For this reason, I wanted to create a complete test again the usual five anti-bots we use as a benchmark (Cloudflare, Datadome, Kasada, PerimeterX, F5), in different setups.
The first run will be a test from a local environment, the second one on a datacenter without any proxy, and the third one will be from a datacenter using Smartproxy Residential proxies.
The scraper will load the main page of the websites (e-commerces) and browse around for some pages, to see if it gets detected after some time.
Liked the article? Subscribe for free to The Web Scraping Club to receive twice a week a new one in your inbox.
We make the scraper load the harrods.com main page, then the women’s shoe page, and then scroll until the last page (page 61 today).
We make the scraper load the footlocker.it home page, then go to the newborn category and again scrape until the last page (11 today)
We make the scraper load the canadagoose.com home page, select an item category and then make the page scroll down to the end until all the items are loaded.
We make the scraper load the neimanmarcus.com home page, select the women’s jeans category and then load all the pages.
We make the scraper load the nordstrom.com home page, select the women’s espadrillas category and then load all the pages.

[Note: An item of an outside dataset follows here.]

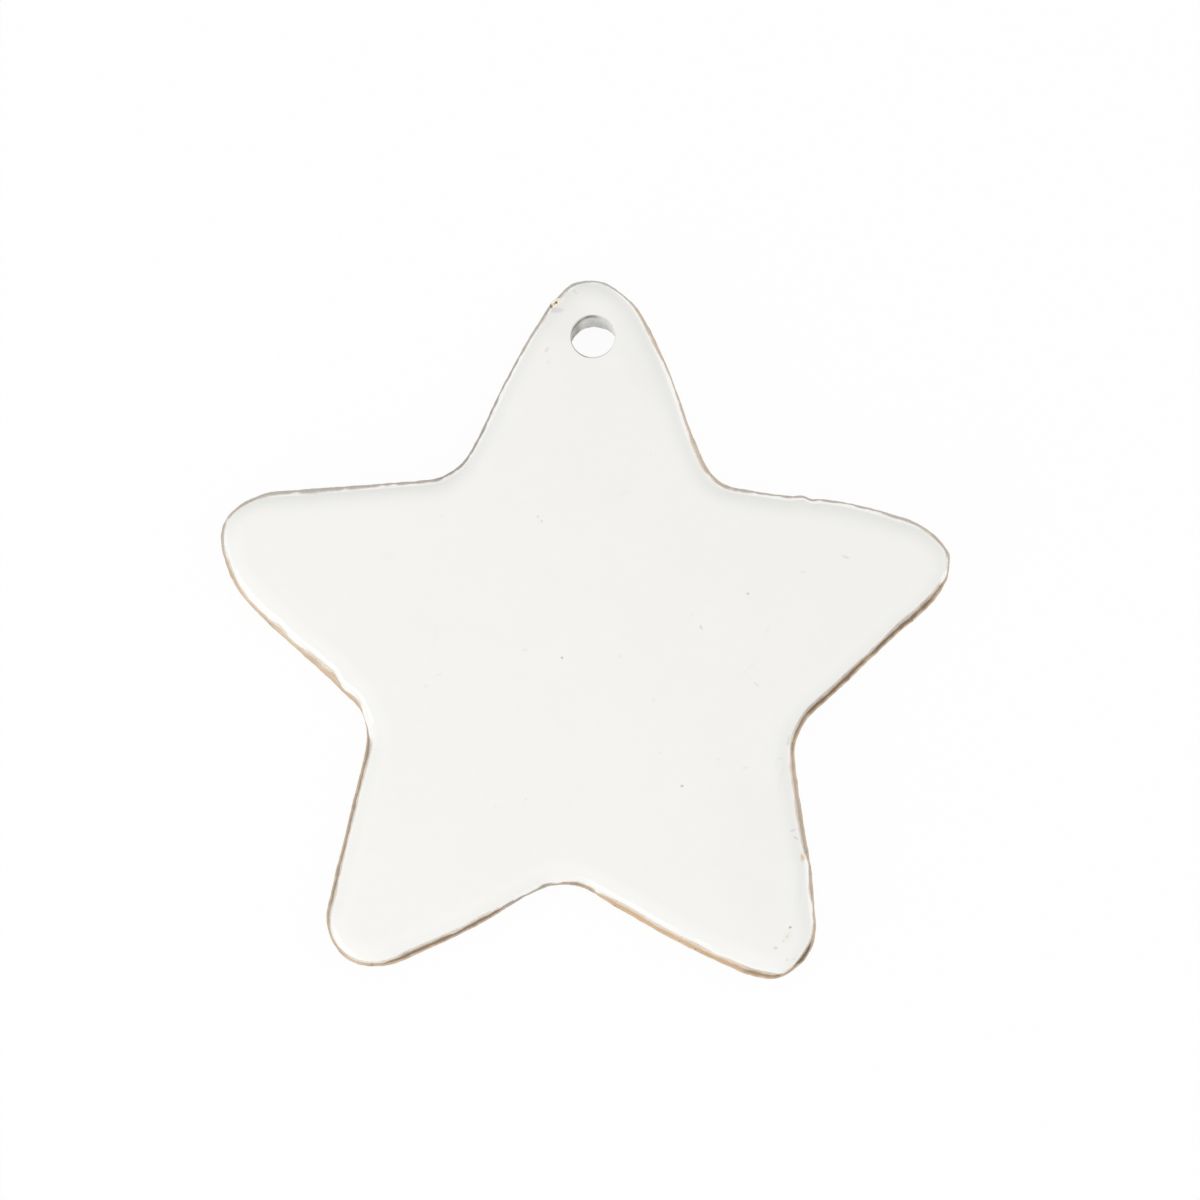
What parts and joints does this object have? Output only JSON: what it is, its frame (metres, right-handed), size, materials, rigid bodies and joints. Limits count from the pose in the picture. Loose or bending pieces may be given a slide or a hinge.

First run – undetected-chromedriver on a local environment
I’ve put together all these tests in a Python script called tests_local.py, which can be found in our GitHub repository and available to everyone.
- Cloudflare bypassed with a plain vanilla script
- Datadome was the hardest one to bypass, and I’ve been able to do it only partially. I used Brave software hoping it would leak less sensible information and using it I could load the home page, a thing I could not do with Chrome. But I could not go further in loading another page, probably the anti-bot wants a more “human-like” behavior but it’s not the scope of this post to find a way to bypass it. This is the behavior of websites heavily stressed by bots, typically selling sneakers (thanks sneakersbot community).
- Kasada again bypassed without any issue with a simple script, where the only fancy thing needed was to scroll down to the end of the page for loading all the items.
- Perimeterx and Neiman Marcus websites are tricky. Using Chrome the spider get stuck loading some script, so I used Brave. Probably it’s an issue of the website and not related to the anti-bot. After some try, my IP got blocked for several minutes and this is a sign that in a production environment, we would probably need some proxies
- F5 is again a piece of cake to bypass with a plain script.
Second run – undetected-chromedriver on a datacenter, without proxies
Let’s repeat the tests made before but from a VM inside a server on AWS, tests in the file tests_remote.py.
Cloudflare blocked on the home page with their verification challenge
Kasada stopped working, showing a blank page both with Chrome and Brave when loading the home page.
The reason for all these failures is simple: AWS publishes the ranges of the IPs of their datacenter so for anti-bots it’s very easy to understand if the traffic is coming from the AWS Cloud. Assuming that this traffic is coming from bots, they raise some red flags then they see an IP belonging to those ranges.
Third run – undetected-chromedriver on a datacenter, with residential proxies
Adding an authenticated proxy on undetected-chromedriver is quite a pain in the back, so I cheated a bit. I’ve whitelisted my IP in the Smartproxy console so I could use only the endpoint as a proxy, without the need to pass username and password.
The modified script is called tests_remote_withproxy.py and runs as before from a VM machine in a AWS datacenter.
With this configuration, we have mixed results, depending on how much the anti-bot relies on device fingerprinting rather than IP-related data.
In fact, Cloudflare, Datadome and Kasada blocked us even with residential proxies while PerimeterX and F5 are bypassed.
Here’s a recap of the results of these tests.
Undoubtedly undetected Chromedriver is a great tool, and we can see it when running locally. Every anti-bot tested is bypassed and, being a free and open-source tool, this helps greatly freelancers and occasional scraping.
But when we need to scrape on a production environment, we need to deploy our scrapers deployed in datacenters mainly and more and more advanced fingerprinting techniques are tackling hard these configurations. Even if we use residential proxies, which help us bypass PerimeterX and F5, the hardware fingerprinting is still too strong for being handled by Undetected Chromedriver.
Alternatively, we can check from website to website what’s the best tool, as an example in our The Lab series we have seen how Cloudflare could be bypassed with Playwright.
It’s challenging but less than changing the traditional data pipeline by deploying the scrapers not in a datacenter but in workstations hosted somewhere.